The Viennese newspapers had made an event of the councilman’s suicide. Over the previous days the tragic tale had been featured in every newspaper in the land. The usually staid and conservative Neue Freie Presse was atwitter like a maiden aunt having taken too much elderberry wine. The day of the suicide, the headline of its evening edition attempted to balance itself between decorum and innuendo: ‘Councilman Takes Life, Irregularities Noted.’ Irregularities in the death or in his role as councilman? The eager reader must peruse the article and decide for himself. A feuilletonist for that paper felt called upon to go into great length in his meandering essay on the family history of said Steinwitz: married to Valerie Gutrum, youngest daughter of Colonel Gutrum, a veteran of the Battle of Konigratz during the Austro-Prussian War, and therefore an imperial icon; their two children, Joachim and Helene, ‘distraught at the loss of their beloved Vati.’ The less august Neues Wiener Journal did not bother with suggestion: ‘Steinwitz Kills Self, Subject of Investigation.’ Here the reporter posited a link between a recent City Hall graft investigation and the suicide of the center of that storm, Councilman Steinwitz.
The socialist Arbeiter Zeitung, which had first published the tale of City Hall corruption, also placed the story of Steinwitz’s death on its front page, above the fold. ‘Death of Councilman Laid to Graft Investigation,’ read that paper’s headline, though no such direct connection had, in fact, been made, for there was no suicide note. Facts, however, should never get in the way of a good lead. The anti-Semitic Deutsches Volksblatt put the entire matter — the story of City Hall graft and the subsequent suicide of Steinwitz — down to a Jewish plot to discredit Lueger and his associates. Even the gadfly journalist and social critic Karl Kraus used the coun
cilman’s death as an excuse for an exegesis on suicide, the Viennese sickness — one that, according to the journalist, claimed more lives per year in Vienna than did deaths from other killer diseases, such as tuberculosis and syphilis.
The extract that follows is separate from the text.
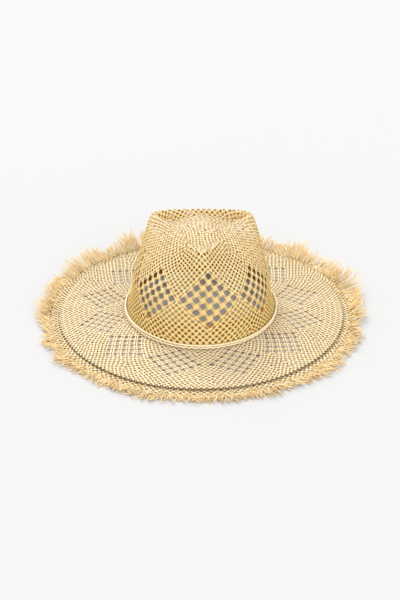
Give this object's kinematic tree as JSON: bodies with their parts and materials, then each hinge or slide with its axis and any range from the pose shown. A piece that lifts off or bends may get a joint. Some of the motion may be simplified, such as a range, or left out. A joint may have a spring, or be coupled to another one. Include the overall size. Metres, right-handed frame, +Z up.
{
  "type": "straw sun hat",
  "caption": "Wide-brimmed sun hat of open-woven straw with a pinched teardrop crown, frayed brim edge, lift-off hat cord and inner sweatband.",
  "frame": {"origin": "middle of the hat's outline on the surface it stands on, under the crown", "axes": "+Z up through the crown, -Y towards the front of the hat (the pinched tip), X from ear to ear, with +X on the wearer's left"},
  "size_m": [0.393, 0.428, 0.1078],
  "materials": {
    "straw_weave": "open weave of flat twisted paper straw, natural golden cream, matte with a faint sheen along each strand",
    "straw_hem": "the same weave folded double, paler and closed, matte",
    "straw_fringe": "frayed loose straw ends, golden, matte",
    "straw_thread": "straw-coloured sewing thread, matte",
    "paper_cord": "two-ply twisted paper cord, pale straw, matte",
    "binding_thread": "fine thread wound side by side, matte",
    "sweatband_ribbon": "ribbed grosgrain ribbon, light straw beige, matte",
    "band_thread": "pale sewing thread, matte",
    "label_cloth": "blank woven satin label, off white"
  },
  "bodies": {
    "hat": {"crown": "straw_weave", "brim": "straw_weave", "brim_hem": "straw_hem", "fringe_heading": "straw_fringe", "frayed_fringe": "straw_fringe", "hem_stitching": "straw_thread", "sweatband": "sweatband_ribbon", "sweatband_tab": "sweatband_ribbon", "sweatband_stitching": "band_thread", "size_label": "label_cloth"},
    "hat_cord": {"hat_cord_lower": "paper_cord", "hat_cord_upper": "paper_cord", "cord_binding": "binding_thread"}
  },
  "joints": [
    {"name": "hat_cord_slide", "type": "slide", "parent": "hat", "child": "hat_cord", "axis": [0, 0, 1], "range_m": [0, 0.125]}
  ]
}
Kraus pointed out in his Die Fackel article that between 1888 and 1896, 3,164 Viennese had taken their own lives, an average of about one a day. Men were in the majority, with a four-to-one advantage over female suicides. While hanging was the preferred method, gunshot came in a close second. And, Kraus added, December surprisingly (with all the expectations of the holiday season) proved to be the month with the lowest average number of suicides, while May, with its seemingly uplifting and invigorating weather, was the month with the most, over fifty on average.
Today, Werthen discovered as he glanced at the newspaper in front of him, the architect Otto Wagner had been turned into copy for the hungry dailies.
‘I am a frequent visitor to the Rathaus,’ Wagner told a journalist for the Neue Freie Presse. Werthen knew of and appreciated Wagner’s role as artistic consultant to the municipality in numerous civic projects, including the newly opened Stadtbahn station at Karlsplatz in a Jugendstil design that infuriated many stodgy burghers. The elderly Wagner had also angered many critics among the conservatives with his 1899 membership in Klimt’s Secession. Though he did not necessarily agree with all of Wagner’s theories of urban design, or with his concept of utilitarian design, or Nutzstil, Werthen thought Wagner was a national treasure. As was usual with Vienna, Wagner was more famous in the rest of Europe and even in the United States than he was at home; scores of his designs had been neglected and left unrealized because of politics and rivalries.
Wagner further noted to the journalist, ‘I thought at first it was a motor car exhaust. I cannot imagine why, as it is very unlikely that one would hear such a sound three stories up the Rathaus.’